PLEASE NOTE: We are unable to offer transcripts for our programme interviews. Today is broadcast live and the running order is subject to change.

Police say there has been a fall in knife crime in areas where they have clamped down. Germany has criticised Britain's "borrow and spend" strategy for tackling the economic downturn. And Woolworths is expected to see a busy day of trading as a store closure sale starts at all its 815 outlets.

The number of teenagers carrying a knife and using it has fallen, in those areas of England and Wales where police forces specifically target knife crime. Home affairs editor Mark Easton considers how much of a success the Tackling Knives Action Plan has been.

Business news with Adam Shaw.

Postmen and women are being told to walk at a set speed of 4mph in order to deliver more mail, the Communication Workers Union (CWU) claims. Correspondent Gavin Lee discusses the allegations and what a reasonable walking speed might be.

How secure is the UK's food supply? An all party committee of MPs are launching their enquiry into what needs to be done to face the challenges for the UK of increased world demand for food supplies. Environment correspondent Sarah Mukherjee reports from Borough Market in South London, where the launch is taking place.

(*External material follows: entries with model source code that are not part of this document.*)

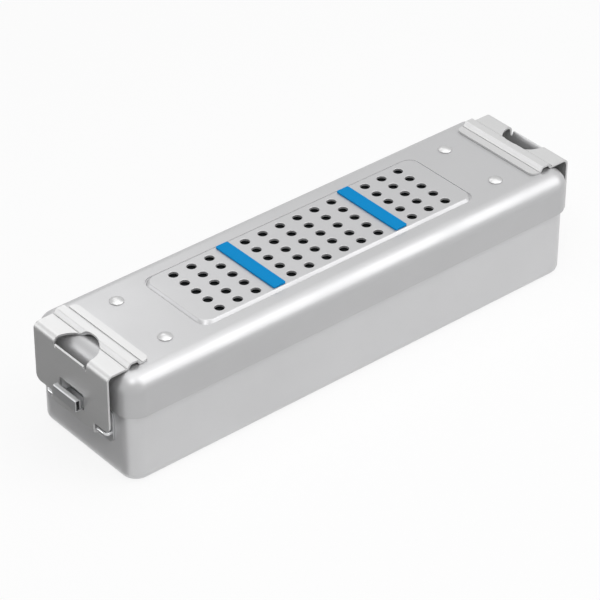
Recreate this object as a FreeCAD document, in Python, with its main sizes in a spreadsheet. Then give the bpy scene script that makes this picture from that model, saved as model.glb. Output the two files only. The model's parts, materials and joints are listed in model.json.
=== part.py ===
import FreeCAD, Part
import math
import os

import Sketcher

# Sterilization container for a small set of surgical instruments.
# Millimetres, +Z up, origin at the centre of the underside, +X along the length,
# -Y is the plain long front. Each piece of the +X end is drawn once and mirrored to -X.

NAME = "sterilization_container"
doc = FreeCAD.newDocument(NAME)

SIZES = (
    # Sheets and fits
    ("wall", 1.2, "drawn aluminium sheet of tub and lid"),
    ("steel", 1.0, "stainless sheet of latches, brackets and clips"),
    ("seat", 0.1, "clearance between pieces that bear on each other"),
    ("skirt_gap", 0.4, "gap between the lid's skirt and the tub"),
    ("hole_slack", 0.05, "radial clearance of a rivet or pin in its hole"),
    # Lid and tub
    ("lid_length", 256.4, "outside length of the lid"),
    ("lid_width", 70.0, "outside width of the lid"),
    ("lid_top", 54.9, "height of the lid's flat top"),
    ("lid_rim", 35.0, "height of the lower edge of the lid's skirt"),
    ("lid_corner", 9.5, "upright corner radius of the lid"),
    ("lid_edge", 8.0, "radius between the lid's top and its skirt"),
    ("rim_drop", 0.9, "the tub's rim lies this far below the foot of that radius"),
    ("tub_foot", 4.0, "radius between the tub's bottom and its walls"),
    # Raised perforated panel
    ("panel_end", 49.2, "from the lid's end to the raised panel's flat top"),
    ("panel_side", 13.8, "from the lid's long side to the raised panel's flat top"),
    ("panel_corner", 4.5, "corner radius of the panel"),
    ("panel_rise", 1.1, "height of the panel over the lid's top"),
    ("panel_slope", 36.0, "slope of the panel's sides from the upright, degrees"),
    ("hole_size", 4.5, "diameter of a steam hole"),
    ("pitch_x", 10.0, "hole pitch along the length"),
    ("pitch_y", 8.0, "hole pitch across"),
    ("hole_side", 5.0, "least from a hole's centre to the panel's long edge"),
    ("hole_end", 8.0, "least from a hole's centre to the panel's short edge"),
    ("mid_columns", 6, "columns in the middle group of holes"),
    # Colour strips between the groups of holes
    ("strip_width", 6.8, "width of a colour strip"),
    ("strip_inset", 0.9, "from the strip's end to the panel's edge"),
    ("strip_thick", 0.9, "thickness of a colour strip"),
    ("strip_corner", 0.8, "corner radius of a colour strip"),
    # Seal in the lid
    ("gasket_width", 5.1, "width of the silicone gasket"),
    ("frame_sheet", 0.8, "sheet of the frame that holds the gasket"),
    ("frame_flange", 4.0, "width of that frame's welded flange"),
    ("frame_drop", 5.6, "depth of that frame below the lid's sheet"),
    ("frame_bend", 1.6, "outer radius of that frame's bend"),
    ("frame_inner_corner", 1.5, "inner corner radius of that flange"),
    # Filter and its cover
    ("filter_thick", 0.4, "thickness of the filter sheet"),
    ("filter_lap", 1.0, "how far the filter passes the panel all round"),
    ("cover_side", 0.2, "the cover is this much wider than the filter, each side"),
    ("cover_rise", 0.8, "height of the cover's pressing rim"),
    ("cover_rim", 3.0, "width of the cover's pressing rim"),
    ("cover_corner", 5.0, "corner radius of filter and cover"),
    ("vent_length", 18.0, "length of a vent slot in the cover"),
    ("vent_width", 6.0, "width of a vent slot in the cover"),
    ("vent_pitch_x", 24.0, "vent pitch along the length"),
    ("vent_pitch_y", 11.0, "vent pitch across"),
    ("vent_corner", 2.0, "corner radius of a vent"),
    # Clips that carry the filter cover, two rivets each
    ("rivet_in", 33.2, "from the lid's end in to the rivets of a clip"),
    ("rivet_edge", 4.0, "from a clip's long edge in to its rivet"),
    ("rivet_shank", 3.0, "diameter of a clip rivet"),
    ("rivet_head", 6.6, "diameter of its domed head on the lid"),
    ("rivet_dome", 1.5, "height of that head"),
    ("rivet_tail", 4.6, "diameter of its formed tail"),
    ("tail_thick", 0.8, "height of that tail"),
    ("head_edge", 0.4, "height of the upright edge of a rivet's head"),
    ("tail_gap", 0.2, "gap between that tail and the clip's upright"),
    ("clip_inset", 2.2, "a clip is this much narrower than the cover, each side"),
    ("clip_end", 5.0, "from the rivets out to the clip's end"),
    ("clip_shelf", 6.5, "depth of the clip's pocket"),
    ("cover_bite", 3.0, "how far the cover lies on each clip's shelf"),
    # Hinge of a latch
    ("hinge_out", 2.2, "from the lid's end out to the hinge wire"),
    ("hinge_drop", 12.4, "from the lid's rim down to the hinge wire"),
    ("wire", 2.0, "diameter of the hinge wire"),
    ("wire_bend", 1.6, "bend radius of the wire's centre line"),
    ("wire_inset", 1.2, "from the bracket's side in to a leg of the hinge wire"),
    ("bracket_inset", 3.9, "a bracket is this much narrower than its latch, each side"),
    ("bracket_foot", 5.6, "from the hinge wire down to the bracket's lower edge"),
    ("bracket_gap", 1.0, "from the bracket's upper edge to the lid's rim"),
    ("bracket_corner", 3.5, "corner radius of the bracket"),
    ("stud_inset", 5.0, "from the bracket's side in to its rivets"),
    ("stud_down", 3.4, "from the bracket's upper edge down to its rivets"),
    ("stud_shank", 2.4, "diameter of a bracket rivet"),
    ("stud_head", 4.4, "diameter of its outer head"),
    ("stud_dome", 0.9, "height of its outer head"),
    ("stud_tail", 4.4, "diameter of its inner head"),
    # Seal eye for the tamper-evident seal
    ("eye_sheet", 0.6, "sheet of the seal eye"),
    ("eye_length", 15.8, "length of the seal eye"),
    ("eye_depth", 2.8, "depth of the eye's tube"),
    ("eye_height", 5.8, "height of the eye's tube"),
    ("eye_up", 7.0, "underside of the eye above the hinge wire"),
    ("eye_stand", 1.15, "from the latch plate out to the eye's tube"),
    ("eye_foot", 4.4, "height of the eye's welded foot"),
    ("eye_room", 0.6, "room round the eye in the latch's slot"),
    ("slot_corner", 0.8, "corner radius of that slot"),
    # Latch
    ("latch_inset", 9.1, "a latch is this much narrower than the lid, each side"),
    ("knuckle_length", 29.4, "length of the rolled knuckle"),
    ("knuckle_turn", 270.0, "how far the sheet is rolled round the wire, degrees"),
    ("skirt_edge", 4.1, "lower edge of the latch's wings above the hinge wire"),
    ("latch_corner", 3.0, "corner radius of the latch's wings and lip"),
    ("latch_bend", 2.0, "inner radius of the bend over the lid"),
    ("lip_reach", 18.3, "from the lid's end in to the latch's lip"),
    ("bead_in", 13.5, "from the lid's end in to the bead's inner foot"),
    ("bead_out", 6.7, "from the lid's end in to the bead's outer foot"),
    ("bead_rise", 1.9, "height of the stiffening bead"),
    ("bead_slope", 1.3, "width of the bead's sloping side"),
    ("bead_round", 0.6, "radius along the bead's crest"),
    ("window_size", 23.0, "diameter of the finger window"),
    ("window_in", 1.45, "from the latch's outer face in to the window's centre"),
    ("sill_drop", 1.2, "from the lid's top down to the window's sill"),
    ("pull_gap", 1.3, "from the side of the window in to the pull lip"),
    ("pull_depth", 2.5, "depth of the cuts beside the pull lip"),
    ("pull_bend", 2.5, "outer radius of the pull lip"),
    ("pull_turn", 45.0, "how far the pull lip is bent out, degrees"),
)

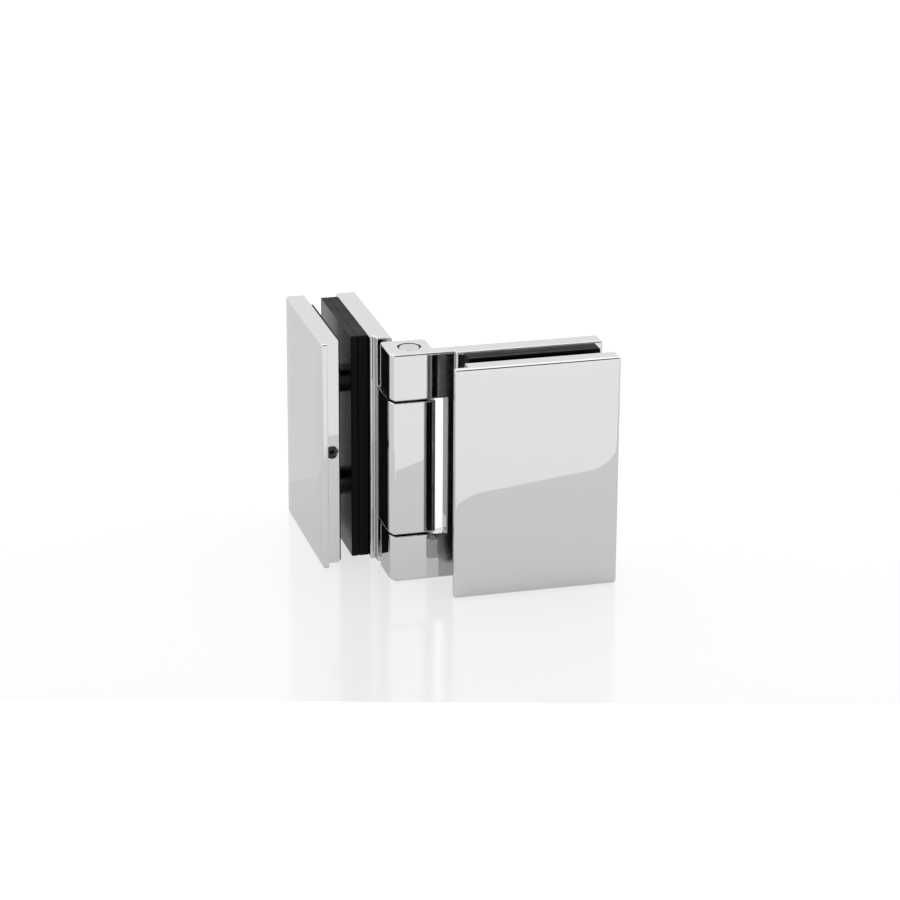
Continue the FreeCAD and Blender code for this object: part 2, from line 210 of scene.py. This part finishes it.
def crown_knuckles(tree, place, facing):
    """Leans the knuckles' faces outwards towards their edges, as far as the knuckles reach from the pin."""
    flat = vector_maths(tree, "MULTIPLY", place, (1, 1, 0))
    reach = separate(tree, vector_maths(tree, "ABSOLUTE", flat))
    reach = maths(tree, "DIVIDE", maths(tree, "MAXIMUM", reach["X"], reach["Y"]), KNUCKLE_REACH)
    on_knuckle = maths(tree, "LESS_THAN", reach, KNUCKLE_LIMIT)
    share = maths(tree, "MULTIPLY", on_knuckle, maths(tree, "POWER", reach, 2))
    lean = maths(tree, "MULTIPLY", share, KNUCKLE_LEAN / KNUCKLE_REACH)
    lean = vector_maths(tree, "MULTIPLY", flat, combine(tree, lean, lean, 0))
    lean = turn_with_piece(tree, lean, "VECTOR", "OBJECT", "WORLD")
    return vector_maths(tree, "NORMALIZE", vector_maths(tree, "ADD", facing, lean))


EDGE_SAMPLES = 6
MARK_DEPTH = 0.00001
MARK_STRENGTH = 0.6
PIT_SCALE = 1300
PIT_DEPTH = 0.8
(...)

The introduction of two new aircraft carriers will be delayed so the money can be spent instead on troops in the frontline in Afghanistan, the MoD is expected to announce. Rear Admiral Scott Lidbetter, former head of the Fleet Air Arm, and Brigadier Alan Mallinson, who was in the army for 35 years, discuss the delay of the carriers expected to cost £3.9bn.

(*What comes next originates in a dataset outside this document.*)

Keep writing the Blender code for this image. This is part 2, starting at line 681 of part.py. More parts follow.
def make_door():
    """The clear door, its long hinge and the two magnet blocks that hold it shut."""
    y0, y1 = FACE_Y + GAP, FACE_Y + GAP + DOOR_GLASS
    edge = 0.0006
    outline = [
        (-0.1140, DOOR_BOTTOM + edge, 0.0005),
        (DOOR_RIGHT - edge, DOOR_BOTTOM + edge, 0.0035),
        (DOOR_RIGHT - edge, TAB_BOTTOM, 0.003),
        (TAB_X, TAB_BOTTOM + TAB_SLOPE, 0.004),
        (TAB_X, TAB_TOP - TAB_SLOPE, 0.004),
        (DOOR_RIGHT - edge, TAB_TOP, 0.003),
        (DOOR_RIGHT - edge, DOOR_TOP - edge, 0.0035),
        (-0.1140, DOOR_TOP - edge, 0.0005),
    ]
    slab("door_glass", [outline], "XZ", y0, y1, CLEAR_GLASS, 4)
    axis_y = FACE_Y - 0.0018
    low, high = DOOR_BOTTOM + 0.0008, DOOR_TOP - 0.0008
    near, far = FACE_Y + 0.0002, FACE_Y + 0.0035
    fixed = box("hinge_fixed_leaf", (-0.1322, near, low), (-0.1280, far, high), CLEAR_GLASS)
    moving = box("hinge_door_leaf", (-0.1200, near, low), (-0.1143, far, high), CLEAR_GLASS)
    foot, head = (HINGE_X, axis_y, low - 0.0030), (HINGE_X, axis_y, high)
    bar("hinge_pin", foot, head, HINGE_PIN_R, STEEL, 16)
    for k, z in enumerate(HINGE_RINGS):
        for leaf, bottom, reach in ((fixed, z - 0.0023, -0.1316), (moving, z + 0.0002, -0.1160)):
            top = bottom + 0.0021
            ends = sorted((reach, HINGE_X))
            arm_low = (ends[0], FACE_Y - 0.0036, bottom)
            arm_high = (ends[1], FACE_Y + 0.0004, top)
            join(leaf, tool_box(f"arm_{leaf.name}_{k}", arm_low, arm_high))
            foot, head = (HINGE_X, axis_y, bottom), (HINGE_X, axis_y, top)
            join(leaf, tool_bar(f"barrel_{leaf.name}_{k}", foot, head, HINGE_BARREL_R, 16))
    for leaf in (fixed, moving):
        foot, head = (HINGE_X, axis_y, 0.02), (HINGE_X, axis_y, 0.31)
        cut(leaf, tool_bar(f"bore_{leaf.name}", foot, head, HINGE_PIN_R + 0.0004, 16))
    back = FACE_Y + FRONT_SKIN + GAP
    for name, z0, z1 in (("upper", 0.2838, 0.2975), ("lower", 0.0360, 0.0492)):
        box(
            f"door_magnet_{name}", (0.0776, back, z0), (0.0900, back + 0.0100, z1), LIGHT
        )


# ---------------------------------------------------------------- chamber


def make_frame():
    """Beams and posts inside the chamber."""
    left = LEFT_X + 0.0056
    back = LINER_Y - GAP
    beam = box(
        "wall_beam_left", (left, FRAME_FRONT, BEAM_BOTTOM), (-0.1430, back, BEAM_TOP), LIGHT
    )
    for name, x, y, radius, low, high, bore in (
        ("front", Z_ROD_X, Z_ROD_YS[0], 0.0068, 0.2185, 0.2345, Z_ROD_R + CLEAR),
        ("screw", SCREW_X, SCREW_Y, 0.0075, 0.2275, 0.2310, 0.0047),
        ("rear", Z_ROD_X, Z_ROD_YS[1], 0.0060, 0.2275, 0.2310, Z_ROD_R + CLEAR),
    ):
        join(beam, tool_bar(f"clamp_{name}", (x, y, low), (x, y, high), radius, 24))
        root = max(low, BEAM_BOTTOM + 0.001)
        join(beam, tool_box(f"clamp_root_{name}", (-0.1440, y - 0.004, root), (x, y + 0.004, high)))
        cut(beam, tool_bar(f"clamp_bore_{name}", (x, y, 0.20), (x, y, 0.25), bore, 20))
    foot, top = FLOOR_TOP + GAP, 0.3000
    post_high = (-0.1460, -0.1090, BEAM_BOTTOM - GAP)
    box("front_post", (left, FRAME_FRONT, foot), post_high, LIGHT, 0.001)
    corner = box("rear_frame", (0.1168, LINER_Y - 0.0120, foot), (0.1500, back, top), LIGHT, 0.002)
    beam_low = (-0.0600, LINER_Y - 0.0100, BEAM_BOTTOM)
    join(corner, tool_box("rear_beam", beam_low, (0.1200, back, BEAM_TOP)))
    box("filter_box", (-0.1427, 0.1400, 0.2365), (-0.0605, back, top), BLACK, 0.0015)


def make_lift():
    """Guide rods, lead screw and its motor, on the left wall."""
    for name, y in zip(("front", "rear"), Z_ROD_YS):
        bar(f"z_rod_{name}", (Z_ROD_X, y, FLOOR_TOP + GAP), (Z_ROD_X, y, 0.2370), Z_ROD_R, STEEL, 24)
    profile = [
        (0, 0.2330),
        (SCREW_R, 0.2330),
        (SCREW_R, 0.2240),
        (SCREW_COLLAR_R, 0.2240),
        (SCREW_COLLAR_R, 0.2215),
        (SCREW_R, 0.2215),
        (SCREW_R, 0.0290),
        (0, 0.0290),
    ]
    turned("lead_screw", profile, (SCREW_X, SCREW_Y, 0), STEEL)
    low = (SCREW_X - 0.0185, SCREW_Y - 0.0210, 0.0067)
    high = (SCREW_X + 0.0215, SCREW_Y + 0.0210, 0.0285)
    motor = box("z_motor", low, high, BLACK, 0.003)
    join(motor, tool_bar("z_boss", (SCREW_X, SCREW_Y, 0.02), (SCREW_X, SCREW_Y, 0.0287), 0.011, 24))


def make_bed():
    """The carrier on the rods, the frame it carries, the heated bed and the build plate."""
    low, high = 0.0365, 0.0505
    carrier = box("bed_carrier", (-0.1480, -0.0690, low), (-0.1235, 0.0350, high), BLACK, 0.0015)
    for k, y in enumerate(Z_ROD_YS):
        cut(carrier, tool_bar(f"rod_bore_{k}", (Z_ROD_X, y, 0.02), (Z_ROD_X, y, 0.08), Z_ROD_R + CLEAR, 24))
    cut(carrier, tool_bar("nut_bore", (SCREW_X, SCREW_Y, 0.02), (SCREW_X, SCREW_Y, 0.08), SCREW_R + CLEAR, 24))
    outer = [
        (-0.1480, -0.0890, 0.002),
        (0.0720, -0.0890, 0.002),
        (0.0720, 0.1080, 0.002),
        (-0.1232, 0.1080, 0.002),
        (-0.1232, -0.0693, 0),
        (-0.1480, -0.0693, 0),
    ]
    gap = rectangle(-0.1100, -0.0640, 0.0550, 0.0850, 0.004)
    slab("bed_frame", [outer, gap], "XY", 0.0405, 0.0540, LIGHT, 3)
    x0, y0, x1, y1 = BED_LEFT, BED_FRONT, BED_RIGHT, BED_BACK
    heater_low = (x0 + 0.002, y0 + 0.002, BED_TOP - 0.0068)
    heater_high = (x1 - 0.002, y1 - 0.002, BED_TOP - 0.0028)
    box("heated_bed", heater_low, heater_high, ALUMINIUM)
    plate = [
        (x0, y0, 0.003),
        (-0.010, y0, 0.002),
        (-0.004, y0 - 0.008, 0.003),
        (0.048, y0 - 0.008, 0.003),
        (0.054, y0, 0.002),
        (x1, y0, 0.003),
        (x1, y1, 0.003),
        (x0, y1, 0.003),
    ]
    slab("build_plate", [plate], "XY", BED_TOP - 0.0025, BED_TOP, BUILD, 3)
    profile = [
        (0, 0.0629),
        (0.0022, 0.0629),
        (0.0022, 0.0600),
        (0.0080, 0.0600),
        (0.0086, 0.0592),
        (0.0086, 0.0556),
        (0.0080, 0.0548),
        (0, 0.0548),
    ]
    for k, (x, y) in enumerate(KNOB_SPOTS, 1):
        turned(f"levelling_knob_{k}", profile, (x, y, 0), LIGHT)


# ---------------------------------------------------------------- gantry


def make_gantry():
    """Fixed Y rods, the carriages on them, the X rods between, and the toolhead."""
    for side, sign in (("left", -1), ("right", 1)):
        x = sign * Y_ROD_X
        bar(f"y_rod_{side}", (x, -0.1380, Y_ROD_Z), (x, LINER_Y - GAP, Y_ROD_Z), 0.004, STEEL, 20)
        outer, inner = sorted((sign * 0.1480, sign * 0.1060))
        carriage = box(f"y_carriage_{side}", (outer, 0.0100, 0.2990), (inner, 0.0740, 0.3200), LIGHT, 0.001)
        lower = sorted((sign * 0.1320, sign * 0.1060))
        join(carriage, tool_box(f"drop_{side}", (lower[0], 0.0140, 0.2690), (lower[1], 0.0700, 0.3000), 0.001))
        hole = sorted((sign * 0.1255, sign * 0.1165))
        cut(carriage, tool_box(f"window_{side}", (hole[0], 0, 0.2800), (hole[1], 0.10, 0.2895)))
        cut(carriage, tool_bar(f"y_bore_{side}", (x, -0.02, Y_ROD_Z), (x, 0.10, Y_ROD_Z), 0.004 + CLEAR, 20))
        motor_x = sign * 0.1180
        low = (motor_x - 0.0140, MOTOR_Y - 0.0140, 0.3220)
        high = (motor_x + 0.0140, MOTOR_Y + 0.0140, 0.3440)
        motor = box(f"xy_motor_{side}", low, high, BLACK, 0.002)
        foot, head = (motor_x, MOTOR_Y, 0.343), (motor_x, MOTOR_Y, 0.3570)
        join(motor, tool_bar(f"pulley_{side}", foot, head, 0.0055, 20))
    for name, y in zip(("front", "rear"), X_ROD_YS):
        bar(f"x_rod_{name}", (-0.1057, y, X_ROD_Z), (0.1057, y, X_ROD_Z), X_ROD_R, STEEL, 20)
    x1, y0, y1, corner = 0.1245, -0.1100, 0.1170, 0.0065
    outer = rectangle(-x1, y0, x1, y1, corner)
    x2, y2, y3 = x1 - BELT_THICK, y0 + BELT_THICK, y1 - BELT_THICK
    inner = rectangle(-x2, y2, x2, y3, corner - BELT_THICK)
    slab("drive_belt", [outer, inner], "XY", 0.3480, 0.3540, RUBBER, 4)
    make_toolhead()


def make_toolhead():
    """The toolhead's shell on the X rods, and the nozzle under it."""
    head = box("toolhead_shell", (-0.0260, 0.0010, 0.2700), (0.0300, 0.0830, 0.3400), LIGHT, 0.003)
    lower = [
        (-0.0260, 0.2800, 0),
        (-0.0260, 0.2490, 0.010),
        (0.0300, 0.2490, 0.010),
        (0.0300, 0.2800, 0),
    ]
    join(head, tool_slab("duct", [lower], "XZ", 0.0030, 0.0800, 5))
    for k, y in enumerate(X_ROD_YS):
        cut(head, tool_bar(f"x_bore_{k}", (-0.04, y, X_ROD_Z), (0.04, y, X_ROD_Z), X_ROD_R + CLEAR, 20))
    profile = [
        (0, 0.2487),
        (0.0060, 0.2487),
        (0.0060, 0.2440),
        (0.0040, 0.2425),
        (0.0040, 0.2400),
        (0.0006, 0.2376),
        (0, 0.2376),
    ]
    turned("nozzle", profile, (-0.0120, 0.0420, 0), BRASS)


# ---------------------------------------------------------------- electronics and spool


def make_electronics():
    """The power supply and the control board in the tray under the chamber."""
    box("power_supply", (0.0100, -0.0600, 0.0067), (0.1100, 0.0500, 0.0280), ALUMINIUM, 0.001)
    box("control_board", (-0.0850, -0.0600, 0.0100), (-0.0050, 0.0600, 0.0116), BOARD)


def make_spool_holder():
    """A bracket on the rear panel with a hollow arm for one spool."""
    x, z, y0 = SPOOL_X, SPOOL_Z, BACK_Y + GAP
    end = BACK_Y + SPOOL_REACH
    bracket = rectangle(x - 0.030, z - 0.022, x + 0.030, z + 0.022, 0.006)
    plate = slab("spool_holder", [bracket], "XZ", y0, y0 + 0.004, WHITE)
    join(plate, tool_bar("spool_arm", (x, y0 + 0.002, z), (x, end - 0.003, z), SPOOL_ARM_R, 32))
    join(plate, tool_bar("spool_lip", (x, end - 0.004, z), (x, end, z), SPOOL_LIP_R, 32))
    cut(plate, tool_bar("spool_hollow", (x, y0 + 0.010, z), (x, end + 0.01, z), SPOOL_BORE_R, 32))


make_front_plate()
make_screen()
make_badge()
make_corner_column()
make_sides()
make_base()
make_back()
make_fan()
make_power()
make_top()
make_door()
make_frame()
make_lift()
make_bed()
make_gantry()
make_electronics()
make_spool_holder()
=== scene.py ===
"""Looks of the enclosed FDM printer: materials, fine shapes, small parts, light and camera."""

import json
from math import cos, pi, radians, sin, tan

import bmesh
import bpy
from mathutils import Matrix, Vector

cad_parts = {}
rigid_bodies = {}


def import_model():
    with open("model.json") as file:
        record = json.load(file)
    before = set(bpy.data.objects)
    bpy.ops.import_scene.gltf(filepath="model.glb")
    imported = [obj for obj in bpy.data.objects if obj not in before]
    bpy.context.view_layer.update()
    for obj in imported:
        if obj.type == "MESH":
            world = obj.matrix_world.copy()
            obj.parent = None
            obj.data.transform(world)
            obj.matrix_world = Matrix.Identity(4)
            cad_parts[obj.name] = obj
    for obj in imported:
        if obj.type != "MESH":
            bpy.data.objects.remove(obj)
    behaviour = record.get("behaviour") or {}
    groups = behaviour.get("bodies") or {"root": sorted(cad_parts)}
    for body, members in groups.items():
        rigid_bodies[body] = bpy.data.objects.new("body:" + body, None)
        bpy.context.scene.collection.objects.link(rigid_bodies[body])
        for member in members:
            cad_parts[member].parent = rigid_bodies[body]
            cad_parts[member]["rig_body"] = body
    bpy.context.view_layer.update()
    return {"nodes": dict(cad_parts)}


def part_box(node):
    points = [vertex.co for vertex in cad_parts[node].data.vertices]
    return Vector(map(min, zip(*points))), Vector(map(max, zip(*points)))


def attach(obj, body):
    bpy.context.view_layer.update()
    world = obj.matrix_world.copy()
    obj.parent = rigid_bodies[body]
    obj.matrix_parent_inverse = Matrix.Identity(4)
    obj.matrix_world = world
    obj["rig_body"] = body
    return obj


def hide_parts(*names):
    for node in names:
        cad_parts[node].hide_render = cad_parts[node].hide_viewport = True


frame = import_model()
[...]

Sports news with Rob Bonnet.

How quick is a normal walking speed? Postmen and women are being told to walk at 4mph in order to hit delivery targets. Ian Blake, a former Outward Bound instructor, says 3mph would be more correct.

The Today programme has investigated the gang culture in Edmonton, north London - and has uncovered a world where violence and revenge are rife. Reporter Angus Stickler visits the area and discovers that children as young as 11 are being recruited into gang violence.

Today's papers.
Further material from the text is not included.